If she was a good dancer, why did she take to cricket? For two reasons. One she was good at cricket. And her mother wanted to rid Mithali of her habit of rising late. "Believe me, none knew of any cricketing talent in my daughter. I used to drive her out in the morning with her brother (Mithun) mainly to get her out of the bed. She was lazy I must say and we all were early risers. She would go along with Mithun, until she gradually developed a liking and we all are indebted to Jyoti Prasad, who told us that more than Mithun we should encourage Mithali. Rest I would say was my daughter's hard work," said Mrs. Raj.

So, the early lessons in cricket came from Jyoti Prasad and Sampath Kumar. These two gentlemen shaped Mithali's career and then the young cricketer was lucky to attract the attention of Diana during the Rani Jhansi tournament at Chennai. Mithali was 17 and playing for Air-India, she cracked a fluent half century. It was the year Diana was retiring from active cricket. "I was on the lookout for someone who could strengthen the Railways batting in the mould of Rajni Venugopal. I wanted someone who could craft and Mithali offered that hope. I spoke to her and she responded positively," recalled Diana. Mithali's switchover from Air-India to Railways was a good move and soon she was set on the course to make a name for herself.

For a girl as frail as Mithali, it would be tough to visualise her knocking a double century. Self-belief is one thing but to translate it into a reality needs a lot of character. That she displayed it at a crucial stage and in foreign land speaks of Mithali's calibre. "I'm very, very happy for Mithali. She got the right encouragement once she came to Railways. I always had confidence in her abilities but I must say she did surprise us all with this big innings. I expected her to get a century but this double century was a pleasant reminder that she is capable of bigger deeds," said Diana.

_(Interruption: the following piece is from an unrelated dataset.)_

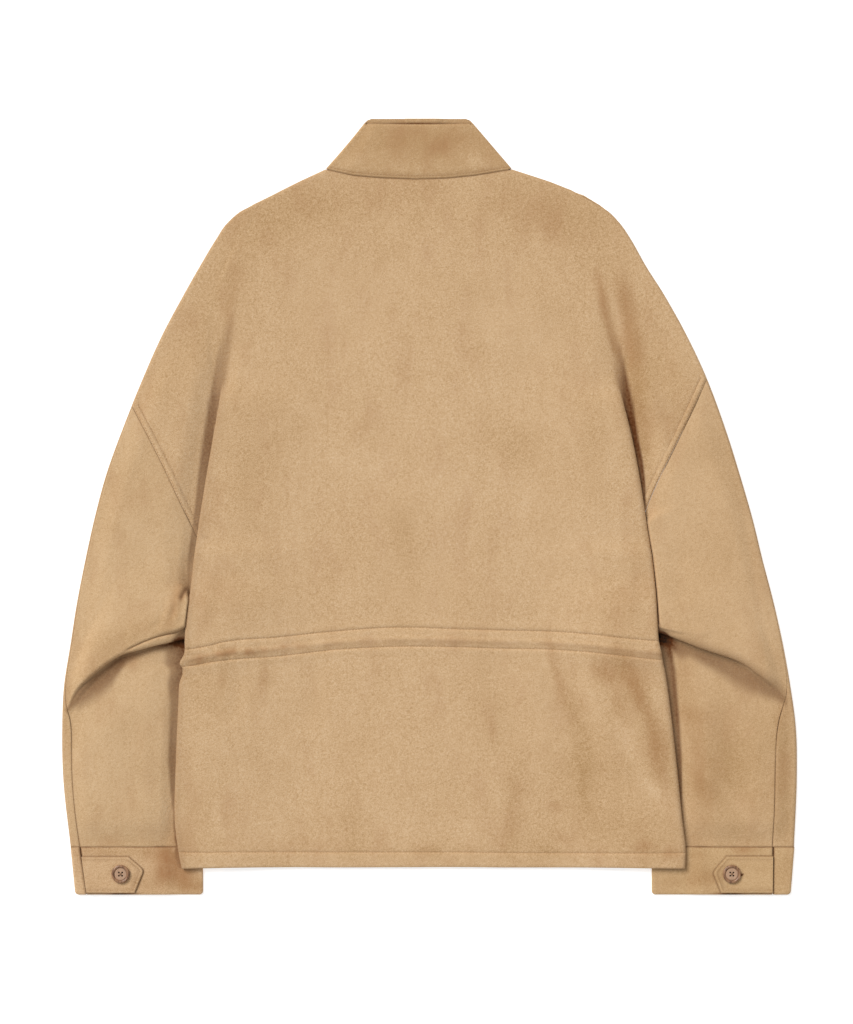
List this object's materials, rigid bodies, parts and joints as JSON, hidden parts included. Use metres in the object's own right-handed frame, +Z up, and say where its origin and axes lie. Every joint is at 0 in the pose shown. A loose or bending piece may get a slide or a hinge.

"This knock was for Diana," gushed Mithali. On the eve of the Test at Taunton, Diana had called up seamer Sunita Singh to wish her well. "Mithali happened to be in Sunita's room and I spoke to her too. Mithali was keen to bring me something from England but I told her nothing would make me happier than a century in the Test. Mithali promised to get one," said Diana.

Mithali walked out and made history, erasing the previous best of 209 not out by Karen Rolton. At the end of 598 minutes, Mithali had faced 407 balls and struck 19 fours in a marathon knock of 214. At the end of the innings, once she took off the pads, Mithali rushed to a telephone booth and called Diana. "You wanted a century, I've brought you a double" she spoke softly as Diana was moved by the gesture.

"Diana madam had been very helpful all along and my first thoughts went to her. Of course none can take away any credit from my parents and my brother for they encouraged me all the way," said Mithali.

Diana rates Mithali as high as Belinda Clark of Australia. "She (Belinda) is an all-time best and Mithali has the potential to be one. She could be somewhere close to Shanta (Rangaswamy). Mithali looks as dependable as some of our best cricketers from the past," praised Diana.

Mithali is considered to be adept at playing the waiting game. Her temperament and patience happen to be her strong points even though Diana would like Mithali to improve her fielding and also be quick on her feet when running between the wickets. "She looks frail, but she can bat the entire day. She has amazing determination I must say," said Diana.

Mithali made her debut in the one-off Test against England at Lucknow this year and four innings after her first Test appearance she found her way into the record books. Humble to the core, she shared the limelight with "Hemlata (Kala) and Jhulan (Goswami)." As Mithali pointed out her double century would not have been possible without the support of Hemlata and Jhulan, who guided her in getting to the coveted mark and then past the distinction of Karen Rolton.

"It was indeed thrilling. We had gone through a terrible period in the tri-series and the team was feeling down after some of the remarks about our calibre. It felt good to bring some joy to us all," said Mithali.

Remembering the scene at the county ground in Taunton, Railways coach Vinod Sharma said "Mithali made us proud. She played a flawless innings and brought cheer to the dressing room. She did look nervous when she neared the double century mark. When she walked back, Mithali was given a standing ovation. She is such a shy girl that we had to force her to lift her bat and acknowledge the crowd's gesture. She is very humble."

A surprise waited Mithali from her mates. A stump was collected and all her mates wrote individual remarks to make it an unforgettable piece of souvenir for Mithali. "It was so thoughful of them," said Mithali, who has no regrets now of becoming a cricketer. Dancing remains closer to her heart but the bat is now her best friend. And why not? She is the latest star in international women's cricket.